A team of lawyers will put on the president’s defense, including White House counsel Pat Cipollone; Trump’s personal attorney, Jay Sekulow; and former independent counsel Ken Starr, whose investigation into the Whitewater controversy led to Clinton’s impeachment.

Roberts will preside over the trial, consistent with Article 3, Section 6 of the Constitution, although it is mostly a ceremonial role.

After presiding over Clinton’s impeachment trial, then-Chief Justice William Rehnquist said, “I took a leaf out of [Gilbert and Sullivan’s comic opera] ‘Iolanthe’ … ‘I did nothing in particular, and did it very well.’”

When the trial begins, the Senate will adopt a resolution establishing the specific timetable, including the time allotted for each side to present its case, senators to ask questions, and the Senate to consider motions.

At that point, if the Senate follows the general pattern of the Clinton trial, the Senate will vote on a motion to dismiss the impeachment and, if that motion fails, on whether additional witnesses or evidence should be considered.

During Johnson’s impeachment trial, the prosecution and defense called a total of 41 witnesses. During the Clinton trial, three witnesses provided videotaped testimony.

McConnell and several other Senate Republicans have indicated they think the Senate should rely on transcripts of the testimony of witnesses who appeared before the House, while Minority Leader Chuck Schumer, D-N.Y., and several other Democrats have demanded that witnesses be called to testify.

3. Does the President Have to Appear Before the Senate?

No. While the Senate does issue a summons to the individual being tried, its impeachment trial rules allow for an appearance by the defendant or by his attorney.

The Senate tried, unsuccessfully, to force Johnson to appear for his impeachment trial.

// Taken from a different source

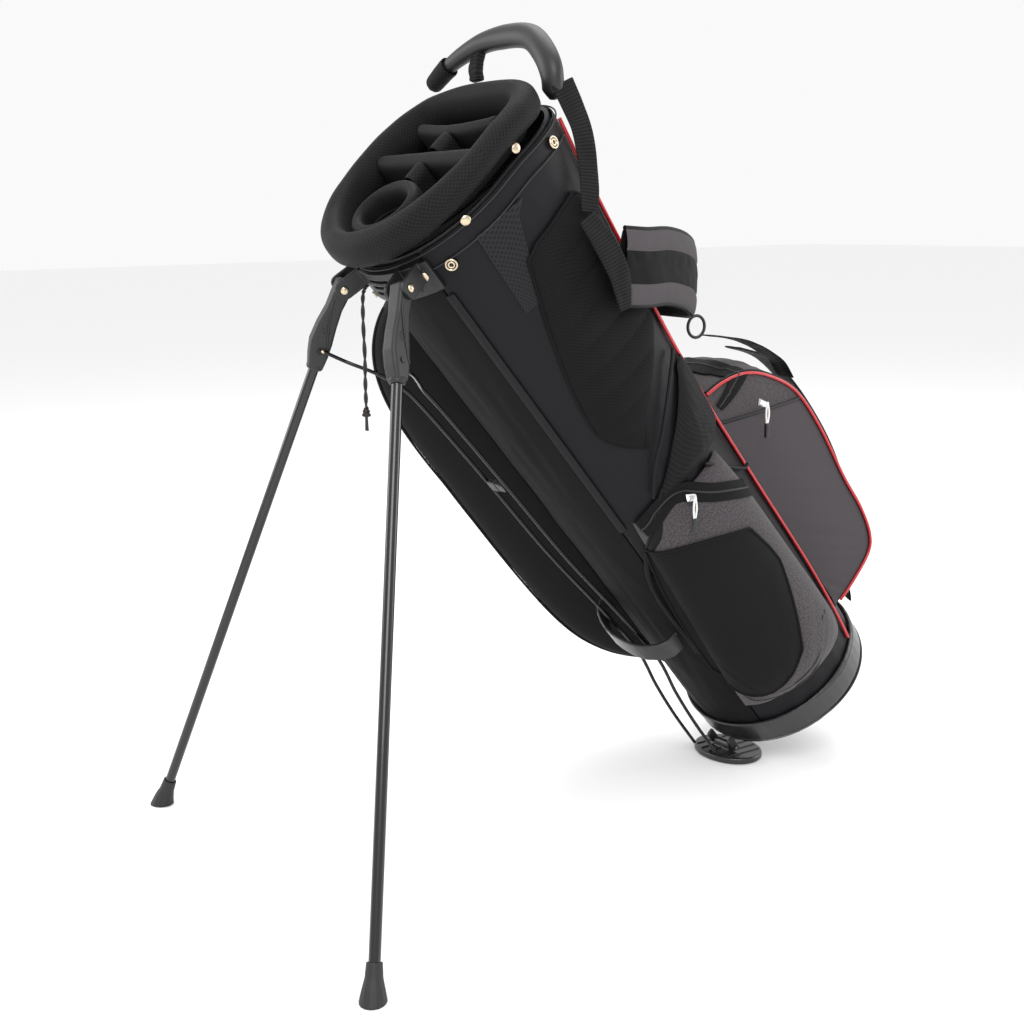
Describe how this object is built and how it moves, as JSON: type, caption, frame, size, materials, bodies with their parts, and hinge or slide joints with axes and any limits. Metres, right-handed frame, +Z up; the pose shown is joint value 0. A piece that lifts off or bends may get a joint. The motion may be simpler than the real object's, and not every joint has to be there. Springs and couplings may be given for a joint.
{
  "type": "golf stand bag",
  "caption": "Padded stand bag for golf clubs: divided collar, moulded carry handle, side, front and ball pockets, shoulder strap, folding legs and a hinged foot plate.",
  "frame": {"origin": "middle of the foot plate's flat underside, on the floor", "axes": "+Z up, -Y towards the legs and the way the bag's mouth leans, +X to the bag's right side; the bag's own axis leans 39 degrees from +Z towards -Y"},
  "size_m": [0.5784, 0.8983, 0.9014],
  "materials": {
    "fabric_black": "woven polyester, satin",
    "mesh_black": "perforated spacer mesh",
    "fabric_grey": "plain and heather grey woven polyester",
    "piping_red": "smooth covered cord",
    "moulded_black": "satin moulded plastic",
    "leg_black": "gloss black paint",
    "rubber_black": "matt rubber",
    "nickel": "pale warm nickel plate",
    "webbing_black": "ribbed webbing",
    "cord_black": "twisted cord",
    "pull_white": "white covered cord"
  },
  "bodies": {
    "bag": {"actuator_rod_left": "leg_black", "actuator_rod_right": "leg_black", "apparel_pocket": "fabric_black", "ball_pocket_lower": "fabric_grey", "ball_pocket_upper": "fabric_grey", "base_cup": "moulded_black", "body_front_panel": "fabric_black", "body_left_panel": "fabric_black", "body_right_panel": "fabric_black", "body_spine_panel": "moulded_black", "bottle_sleeve": "mesh_black", "carry_handle": "moulded_black", "collar_cuff": "mesh_black", "divider_centre_front": "mesh_black", "divider_centre_rear": "mesh_black", "divider_cross": "mesh_black", "divider_rear": "mesh_black", "hanging_cord": "cord_black", "hanging_cord_knot": "cord_black", "hip_pad": "mesh_black", "leg_pin_left": "nickel", "leg_pin_right": "nickel", "piping_left": "piping_red", "piping_right": "piping_red", "plate_lug_left": "moulded_black", "plate_lug_right": "moulded_black", "plate_pin": "nickel", "putter_well_ring": "mesh_black", "rear_tab": "webbing_black", "rivet_side": "nickel", "rivet_upper": "nickel", "rod_clip_socket": "moulded_black", "rod_guide_band": "moulded_black", "shoulder_pad": "fabric_grey", "side_pocket": "fabric_grey", "snap_lower": "nickel", "snap_upper": "nickel", "spine_grab_handle": "webbing_black", "stand_bracket": "moulded_black", "stay_spine": "moulded_black", "strap_adjuster": "moulded_black", "strap_ring": "moulded_black", "strap_webbing_far": "webbing_black", "strap_webbing_lower": "webbing_black", "strap_webbing_near": "webbing_black", "top_frame": "moulded_black"},
    "leg_right": {"knuckle_right": "moulded_black", "leg_tube_right": "leg_black", "leg_foot_right": "rubber_black"},
    "leg_left": {"knuckle_left": "moulded_black", "leg_tube_left": "leg_black", "leg_foot_left": "rubber_black"},
    "foot_plate_body": {"foot_plate": "moulded_black"},
    "slider_ball": {"zip_slider_ball": "nickel"},
    "slider_side": {"zip_slider_side": "nickel"},
    "slider_apparel": {"zip_slider_apparel": "nickel"},
    "pull_ball": {"zip_pull_ball": "pull_white"},
    "pull_side": {"zip_pull_side": "pull_white"},
    "pull_apparel": {"zip_pull_apparel": "pull_white"},
    "clip_prong": {"rod_clip_prong": "moulded_black"}
  },
  "joints": [
    {"name": "leg_right_fold", "type": "hinge", "parent": "bag", "child": "leg_right", "pos_m": [0.065, -0.50854, 0.62783], "axis": [0.9286, 0.2883, 0.2335], "range_deg": [0, 55.9], "deforming": ["actuator_rod_right"]},
    {"name": "leg_left_fold", "type": "hinge", "parent": "bag", "child": "leg_left", "pos_m": [-0.065, -0.50854, 0.62783], "axis": [0.9286, -0.2883, -0.2335], "range_deg": [0, 55.9], "deforming": ["actuator_rod_left"]},
    {"name": "foot_plate_hinge", "type": "hinge", "parent": "bag", "child": "foot_plate_body", "pos_m": [0, -0.00638, 0.01407], "axis": [1, 0, 0], "range_deg": [0, 38.95]},
    {"name": "zip_ball_slide", "type": "slide", "parent": "bag", "child": "slider_ball", "axis": [0.0854, 0.936, -0.3414], "range_m": [-0.05, 0]},
    {"name": "zip_ball_pull", "type": "hinge", "parent": "slider_ball", "child": "pull_ball", "pos_m": [0.1078, -0.05022, 0.48047], "axis": [-0.0159, 0.9999, 0], "range_deg": [-110, 0]},
    {"name": "zip_side_slide", "type": "slide", "parent": "bag", "child": "slider_side", "axis": [0.2877, 0.9552, 0.0701], "range_m": [0, 0.05]},
    {"name": "zip_side_pull", "type": "hinge", "parent": "slider_side", "child": "pull_side", "pos_m": [0.13736, -0.1838, 0.38826], "axis": [0.3171, 0.9484, 0], "range_deg": [-110, 0]},
    {"name": "zip_apparel_slide", "type": "slide", "parent": "bag", "child": "slider_apparel", "axis": [0, 0.6293, -0.7771], "range_m": [-0.15, 0]},
    {"name": "zip_apparel_pull", "type": "hinge", "parent": "slider_apparel", "child": "pull_apparel", "pos_m": [-0.1999, -0.31621, 0.47862], "axis": [0.2893, -0.9572, 0], "range_deg": [-110, 0]},
    {"name": "rod_clip_release", "type": "slide", "parent": "bag", "child": "clip_prong", "axis": [0, -0.7771, -0.6293], "range_m": [0, 0.012]}
  ],
  "couplings": [
    {"joint": "leg_left_fold", "follows": "leg_right_fold", "ratio": 1},
    {"joint": "foot_plate_hinge", "follows": "leg_right_fold", "ratio": 0.6968}
  ]
}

The New York Times published an account of how Chief Justice Salmon Chase asked the Senate sergeant-at-arms to summon the president.

“In a loud voice, and amid the stillness of the whole chamber, he called three times, ‘Andrew Johnson, Andrew Johnson, Andrew Johnson!’” but instead the president’s legal team, including Attorney General Henry Stanbery (who resigned the day before) and former Supreme Court Justice Benjamin Curtis, arrived.

Clinton likewise did not appear before the Senate during his trial.

Trump previously indicated he would “strongly consider” testifying or providing a written statement to the House during its impeachment inquiry, but that didn’t happen. Odds are, Trump won’t be present at the Senate trial.

4. What Are the Rules the Senators Will Follow?

Senators are not required to employ a specific standard of proof. During the 1986 impeachment trial of U.S. District Judge Harry E. Claiborne, he made a motion to designate “beyond a reasonable doubt”—the standard in criminal trials—as the standard for his trial.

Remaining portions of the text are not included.